I've written before, elsewhere, that your presence in the delivery room was all I needed to know/experience to confirm that you were/are, in deed, my life partner. That's when I feel like we really got married--no disrespect to our actual wedding day which was incredible. I just think spiritual unions and public rituals aren't always matched. We did publicly on April 20th 2013 what happened spiritually for me on March 20 2012. I digress. All this to say: the final weeks of my pregnancy were a mix of joy and fear because I'd decided to let you in. It was one of the best decisions I've made in retrospect, but you never know when you choose love. You never know. 

I couldn't have dreamed then that within a year we'd be married, so graciously co-parenting Rory and pregnant with a child of our own.

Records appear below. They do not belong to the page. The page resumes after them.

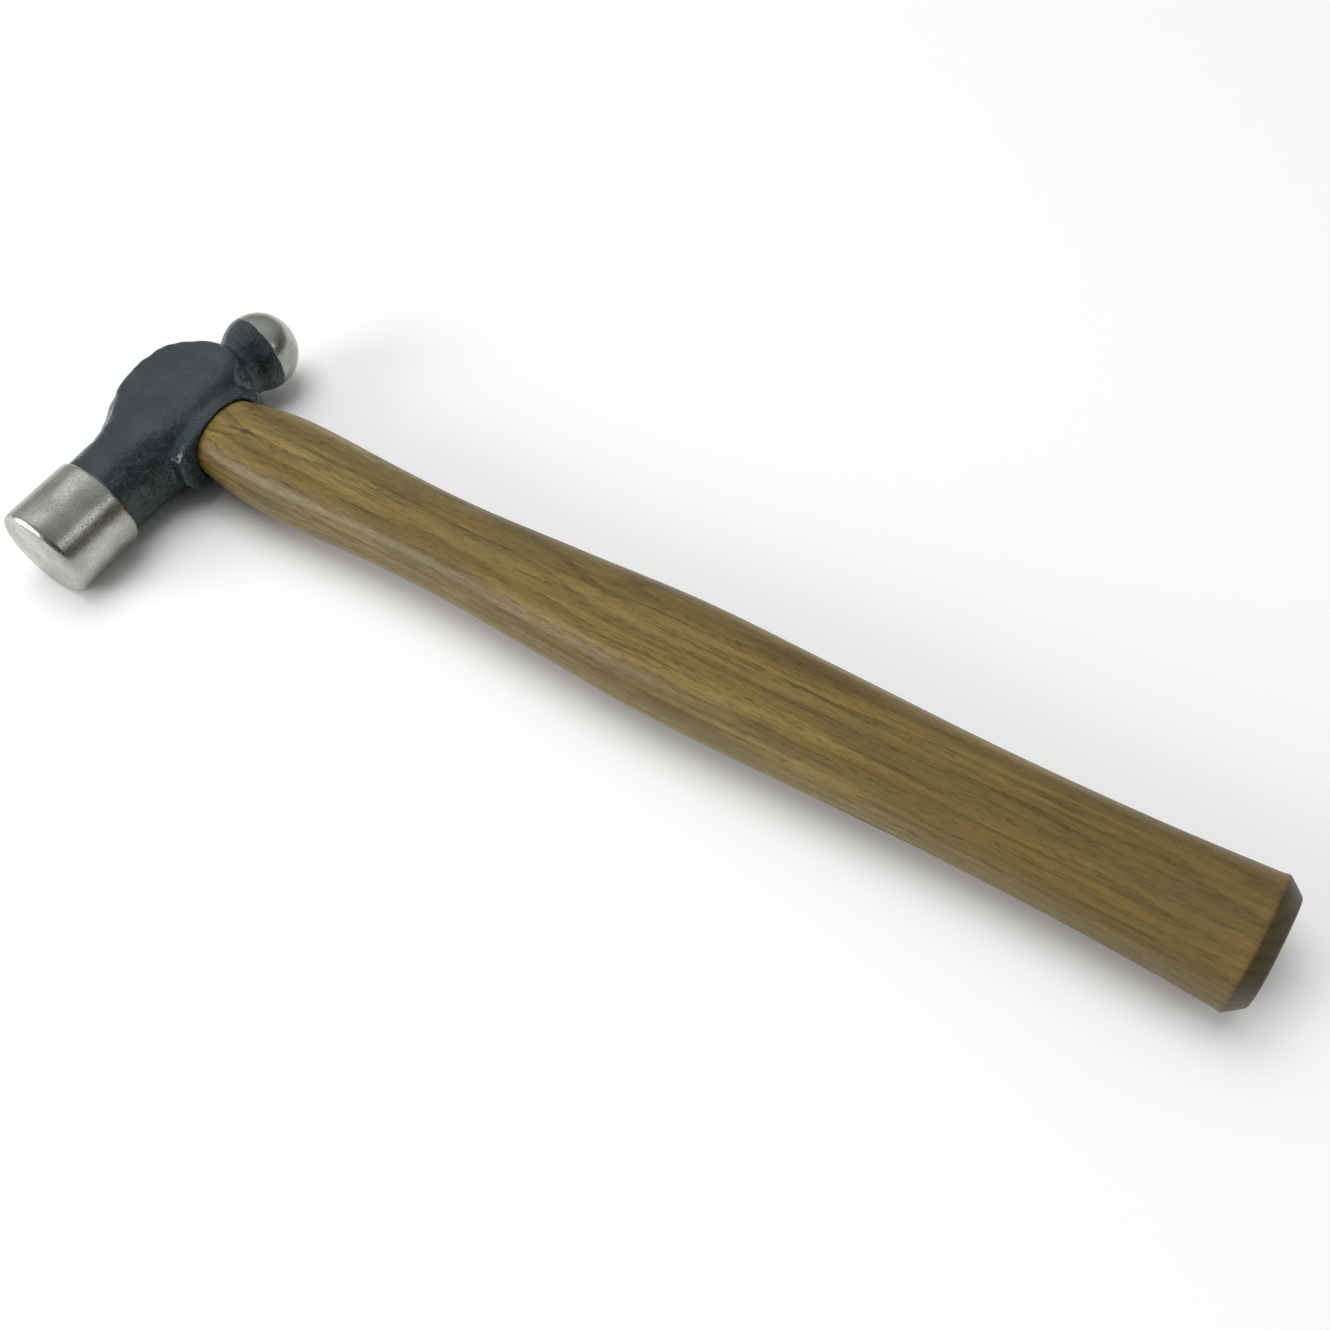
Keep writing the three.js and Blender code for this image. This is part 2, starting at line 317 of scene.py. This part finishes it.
def surface_net(field, low, high, cell):
    """A closed mesh of quads on the surface where the field is 0: one vertex in each cell it crosses."""
    axes = [np.arange(low[k], high[k] + cell, cell) for k in range(3)]
    inside = field(*np.meshgrid(*axes, indexing="ij")) < 0
    corners = sum(
        inside[i:i - 1 or None, j:j - 1 or None, k:k - 1 or None].astype(np.int8)
        for i in (0, 1) for j in (0, 1) for k in (0, 1)
    )
    crossed = (corners > 0) & (corners < 8)
    number = np.full(crossed.shape, -1)
    number[crossed] = np.arange(crossed.sum())
    points = np.argwhere(crossed) * cell + np.asarray(low) + cell / 2

    quads = []
    for axis in range(3):
        u = (axis + 1) % 3
        v = (axis + 2) % 3
        near = np.moveaxis(inside, (axis, u, v), (0, 1, 2))
        cells = np.moveaxis(number, (axis, u, v), (0, 1, 2))
        here = near[:-1, 1:-1, 1:-1]
        beyond = near[1:, 1:-1, 1:-1]
        around = np.stack((
            cells[:, :-1, :-1],
            cells[:, 1:, :-1],
            cells[:, 1:, 1:],
            cells[:, :-1, 1:],
        ), -1)
        quads.append(around[here & ~beyond])
        quads.append(around[~here & beyond][:, ::-1])
    return points, np.concatenate(quads)


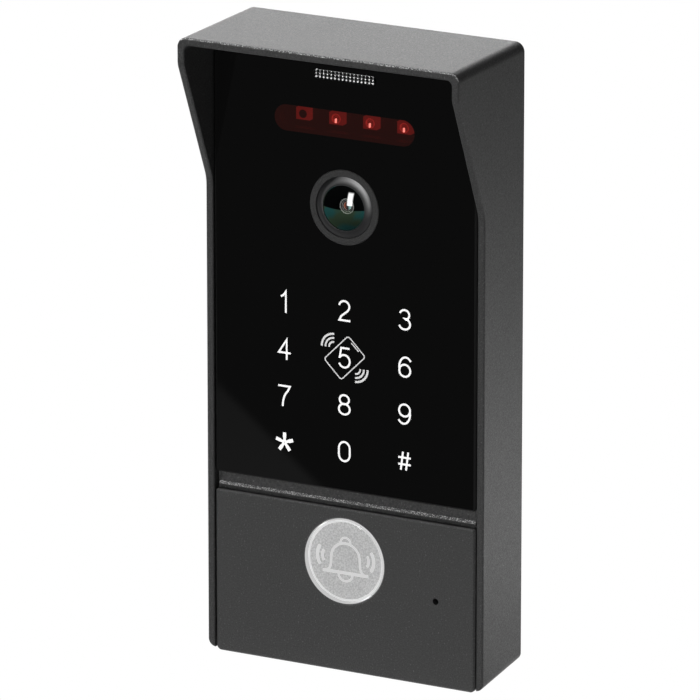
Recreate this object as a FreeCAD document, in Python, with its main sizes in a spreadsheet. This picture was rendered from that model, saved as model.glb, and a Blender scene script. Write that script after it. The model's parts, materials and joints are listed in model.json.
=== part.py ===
import FreeCAD, Part
import os
import Sketcher

# Door intercom panel for a wall beside a door: a rain hood that is screwed to the wall, and inside it
# a sealed unit with a camera, a touch keypad, a card reader, a loudspeaker, a microphone and one bell
# button. All sizes are in millimetres.
#
# Row frame: +X is to the right for someone who faces the panel, +Z is up, and the front looks along
# -Y. The origin is the centre of the hood's back face, which lies on the wall.
#
# Each sub-part is modelled in its own body frame: x to the right, y up, z out of the wall. Its
# Placement stands that frame up on the wall.

SIZES = {
    # rain hood
    "hood_top": 75.0,
    "hood_bottom": -75.6,
    "total_width": 72.4,
    "body_depth": 19.5,
    "visor_depth": 32.8,
    "hood_wall": 1.85,
    "back_plate": 2.4,
    "hood_corner": 2.3,
    "foot_corner": 1.95,
    "slope_top": 68.5,
    "slope_foot": 38.5,
    "bottom_rise": 2.1,
    "flange_under": -72.6,
    "flange_over": -70.8,
    "flange_depth": 14.6,
    "rim_round": 0.45,
    # where the hood meets the wall
    "wall_hole_radius": 2.25,
    "wall_hole_across": 36.0,
    "wall_hole_apart": 110.0,
    "cable_hole": 9.0,
    "cable_bore": 5.0,
    "cable_up": -20.0,
    # main unit
    "unit_gap": 0.3,
    "unit_back": 2.7,
    "parting": 8.6,
    "unit_front": 17.8,
    "unit_bottom": -70.5,
    "skirt_back": 14.9,
    "skirt_bottom": -75.6,
    "shell": 1.8,
    "inner_face": 15.8,
    "screw_column": 30.3,
    # glass and cover plate
    "glass_back": 17.95,
    "glass_front": 19.4,
    "glass_inset": 0.05,
    "glass_bottom": -32.2,
    "ridge_crest": 18.5,
    "ridge_top": -34.8,
    "ridge_bottom": -35.75,
    "plate_back": 18.1,
    "plate_front": 19.55,
    "plate_top": -36.4,
    "plate_bottom": -76.1,
    # what shows through the glass
    "camera_up": 36.0,
    "infrared_up": 55.5,
    "infrared_pitch": 8.8,
    "window_length": 36.2,
    "window_height": 6.2,
    "slot_up": 66.8,
    "slot_length": 16.5,
    "slot_height": 2.4,
    "key_pitch_x": 15.7,
    "key_pitch_y": 11.3,
    "key_middle_up": -5.57,
    "key_area_x": 22.5,
    "key_area_y": 23.0,
    # bell button
    "button_up": -49.2,
    "button_radius": 10.25,
    "button_front": 20.05,
    "button_travel": 0.5,
    # microphone
    "mic_across": 23.9,
    "mic_up": -55.3,
    # boards
    "main_board_back": 8.0,
    "board": 1.2,
}

WALL_SCREW_SINK = 1.5
CLEAR = 0.02


class Size:
    """A length that keeps both its value and the sheet expression that gives it."""

    def __init__(self, value, text):
        self.value = value
        self.text = text

    def __add__(self, other):
        other = as_size(other)
        return Size(self.value + other.value, f"({self.text} + {other.text})")

    def __sub__(self, other):
        other = as_size(other)
        return Size(self.value - other.value, f"({self.text} - {other.text})")

    def __mul__(self, number):
        return Size(self.value * number, f"({self.text} * {number})")

    def __truediv__(self, number):
        return Size(self.value / number, f"({self.text} / {number})")

    def __neg__(self):
        return self * -1

    __radd__ = __add__
    __rmul__ = __mul__

    def __rsub__(self, other):
        return as_size(other) - self


def as_size(item):
    """A plain number becomes a Size of its own."""
    return item if isinstance(item, Size) else Size(float(item), repr(float(item)))


class Sheet:
    """The driving dimensions, each readable as an attribute that is a Size."""

    def __init__(self, doc):
        cells = doc.addObject("Spreadsheet::Sheet", "Sizes")
        for row, (alias, value) in enumerate(SIZES.items(), start=1):
            cells.set(f"A{row}", alias)
            cells.set(f"B{row}", str(value))
            cells.setAlias(f"B{row}", alias)
            setattr(self, alias, Size(value, f"Sizes.{alias}"))


# ---------------------------------------------------------------- outlines that a sketch can draw


def pin(sketch, geometry, point, x, y):
    """Fixes one point of a sketch at x, y from the sketch's origin."""
    for kind, size in (("DistanceX", as_size(x)), ("DistanceY", as_size(y))):
        index = sketch.addConstraint(Sketcher.Constraint(kind, -1, 1, geometry, point, size.value))
        sketch.setExpression(f"Constraints[{index}]", size.text)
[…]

Conceiving of Isaiah was night and day different than conceiving Aurora. Two bodies. Merged. Full of passion. Asking. Permission granted. Mutual power exchanged. Physicality. Mess. More later. Who knows: he could have come twice that day. It was late January. It had snowed the night before. Is there anything like winter sex? So warm. So cush. Lull. Lazy. Isaiah was conceived in loving, incarnational, erotic exchange. I was there. You were there. Our yearning for each other created him. I have to believe that spirit of yearning will matter, is carrying him now, will hold him later. What can I say?  I couldn't come up with a better carrying/holding/birthing spirit than our love. 

And pregnancy, or your word "carrying," this time has also been totally different. It's an us thing not just a me thing. This adds pressure and responsibility. I want to keep Isaiah healthy for him, me and you. I want to keep my body strong for Isaiah, me and you. I want his arrival to be safe, of course for him, but also for me and you so that we can share in that moment when our eyes behold what the spirit of our love has physically created. I've never shared that moment with anyone before. I cannot wait for that moment with you. 

The difference, this time, is the togetherness. From start to finish. Me and you. 

But let me specific about what this togetherness has brought me because I want/need to thank you. Our togetherness has brought me the opportunity to love someone who is my best friend, someone I'm infinitely attracted to, someone who I admire, who gives me inspiration, guidance and abiding support. Our togetherness has given me the gift of motherhood (again). Our togetherness has made a home for Aurora. Our togetherness is writing docs and books and blogs. Our togetherness is enabling love outside of boxes to be seen, felt, and heard by us and by those close to us. 

Our togetherness is the difference this time and our togetherness is making all the difference all the time. I love you, Joey.